If the WAIS did collapse it would push sea levels up throughout the world, with regions near sea level experiencing more flooding and faster erosion, Lingle said.
Pine Island glacier is important because it is really a fast-moving ice stream, taking accumulated snow from the interior of the WAIS and spitting it into the ocean in the form of ice, he added.
But if the bottom of a glacier melts at a faster rate than snow collects on the surface, more ice belched into the ocean causes sea levels to rise, he explained in a telephone interview.
"There is no other example of anything in West Antarctica that is retreating that fast," Lingle said. "This is the farthest south this phenomena has been observed."
In the study, published in the journal Science, Rignot speculated warmer ocean waters were causing Pine Island's rapid bottom melting.
"This is one of the most sensitive ice sheets to climatic change. For many, many years we have neglected the importance of bottom melting," Rignot said in a telephone interview.
Richard Alley, a glaciologist at Penn State University, said if the glacier retreated too far it would allow too much ice to escape from the WAIS, causing a collapse.

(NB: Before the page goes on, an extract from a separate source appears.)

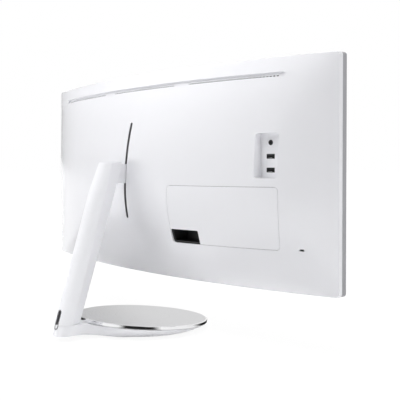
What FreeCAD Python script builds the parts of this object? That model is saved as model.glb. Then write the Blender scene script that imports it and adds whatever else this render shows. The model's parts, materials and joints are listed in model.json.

"It would make a hole in the side of the ice sheet and the remaining ice would drain through that hole," he added. "This is the disaster scenario."
"If world sea levels went up six meters there would be problems for all coastal areas," Lingle said.
Alley agreed the consequences of a WAIS ice collapse would be severe. But this study only showed the collapse was possible, not that it would occur, he pointed out in a telephone interview.
"We are not saying it will probably happen but it is possible and if it does it will affect a lot of people," he said.